= List of TriMet transit centers =

TriMet transit centers are defined by TriMet as "major transit hub[s] served by several bus or rail lines". These transit centers are often key areas for accessing public transportation throughout the extended Portland metropolitan area.
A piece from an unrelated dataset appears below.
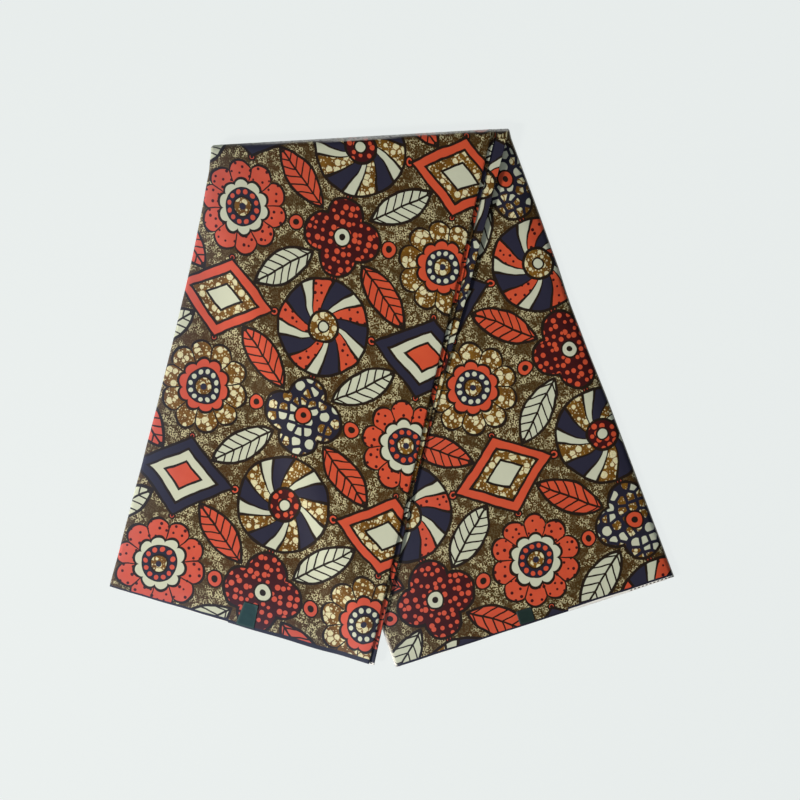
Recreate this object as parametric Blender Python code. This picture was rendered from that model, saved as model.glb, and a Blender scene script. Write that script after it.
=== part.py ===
"""A folded length of wax print cotton, lying flat.

The cloth is folded in half four times along its length, which gives a band of sixteen layers, and the
band is folded once more across its middle. That last fold is the crown, at the top. The two legs spread
below it, and the front leg lies on the back leg. Metres, +Z up, the floor at z = 0.

Every point of the band is given by three numbers:
  path    how far along the band: 0 to 1 up the front leg, 1 to 2 round the crown, 2 to 3 down the back leg
  across  metres from the band's left edge, which is the last of the four folds
  level   metres of cloth between the point and the inside of the crown
"""

import math
from collections import namedtuple

import bmesh
import bpy
from mathutils import Vector

# ---- the cloth ----
LAYERS = 16
LAYER_PITCH = 0.0005  # one layer of cotton and the air under it
STACK = LAYERS * LAYER_PITCH
WALL = 0.001  # the outer leaf
GAP = 0.0003  # clearance between solids
CREASE = 0.0003  # half the clearance between the two legs
NOSE = STACK / 2  # radius of the fold down the left edge
LIP = STACK / 4  # radius of the fold down the leaf's right edge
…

==Current transit centers==

| Name | City | Location | Year opened | Image |
|---|---|---|---|---|
| Barbur Boulevard Transit Center | Portland | 9750 SW Barbur Blvd. | 1977 | Barbur Blvd. Transit Center |
| Beaverton Transit Center (second location) | Beaverton | 4050 SW Lombard Ave. | 1988 | Beaverton Transit Center |
| Clackamas Town Center Transit Center (second location) | Clackamas | 9225 SE Sunnyside Rd. | 2009 | Clackamas Town Center Transit Center |
| Gateway/Northeast 99th Avenue Transit Center | Portland | 9900 NE Multnomah St. | 1986 |  |
| Gresham Central Transit Center | Gresham | 350 NE 8th St. | 1982 |  |
| Hillsboro Central/Southeast 3rd Avenue Transit Center (commonly known simply as Hillsboro Transit Center, the second TC with that name) | Hillsboro | 333 SE Washington St. | 1998 | Hillsboro Central/Southeast 3rd Avenue Transit Center |
| Lake Oswego Transit Center | Lake Oswego | 4th St. and A Ave. | 1984 | Lake Oswego Transit Center |
| North Lombard Transit Center | Portland | N Interstate and Lombard | 2004 | North Lombard Transit Center |
| Oregon City Transit Center | Oregon City | 1035 Main St. | 1991 | Oregon City Transit Center |
| Parkrose/Sumner Transit Center | Portland | 9481 NE Sandy Blvd. | 2001 | Parkrose/Sumner Transit Center |
| Rose Quarter Transit Center (originally called Coliseum TC) | Portland | 47 NE Holladay St. | 1986 | Rose Quarter Transit Center |
| Sunset Transit Center | Beaverton | 10470 SW Barnes Rd. | 1998 | Sunset Transit Center |
| Tigard Transit Center | Tigard | 8960 SW Commercial St. | 1988 | Tigard Transit Center |
| Washington Square Transit Center | Tigard | 9585 SW Washington Square Rd. | 1994 | Washington Square Transit Center |
| Willow Creek/Southwest 185th Avenue Transit Center | Hillsboro | 395 SW 185th Ave. | 1998 | Willow Creek/Southwest 185th Avenue Transit Center |

==Former transit centers==

| Name | City or community | Location | Year opened | Year closed or delisted as a TC | Image |
|---|---|---|---|---|---|
| Beaverton Transit Center (first location) | Beaverton | unnamed street south of Broadway and west of Lombard in central Beaverton | 1979 | 1988 | The first Beaverton Transit Center |
| Burlingame Transit Center | Portland | SW Bertha Blvd. and Barbur Blvd. | 1984 | 2001 |  |
| Cedar Hills Transit Center | Cedar Hills | SW Wilshire Street east of Marlow Street (behind Cedar Hills Shopping Center) | 1979 | 1998 | Cedar Hills Transit Center |
| Clackamas Town Center Transit Center (first location) | Clackamas | SE Monterrey Avenue, north side of Clackamas Town Center mall | 1981 | 2006 | The first Clackamas Town Center TC |
| Hillsboro Transit Center (first location) | Hillsboro | SW Baseline Street east of Dennis Avenue | 1988 | 1996 | The first Hillsboro Transit Center |
| Hollywood/Northeast 42nd Avenue Transit Center | Portland | 1410 NE 42nd Ave. | 1986 | 2024 | Hollywood/Northeast 42nd Avenue Transit Center |
| Milwaukie Transit Center | Milwaukie | Jackson Street and 21st Avenue | 1981 | 2010 |  |
| Rockwood Transit Center | Gresham | SE 188th Avenue between Burnside Street and Stark Street, at Rockwood/E 188th Ave. MAX station | 1986 | 2010 | Rockwood Transit Center |

Note: Rose Quarter Transit Center was originally named Coliseum Transit Center. It was renamed in 1994, but the location remained the same, and the facilities did not change at that time.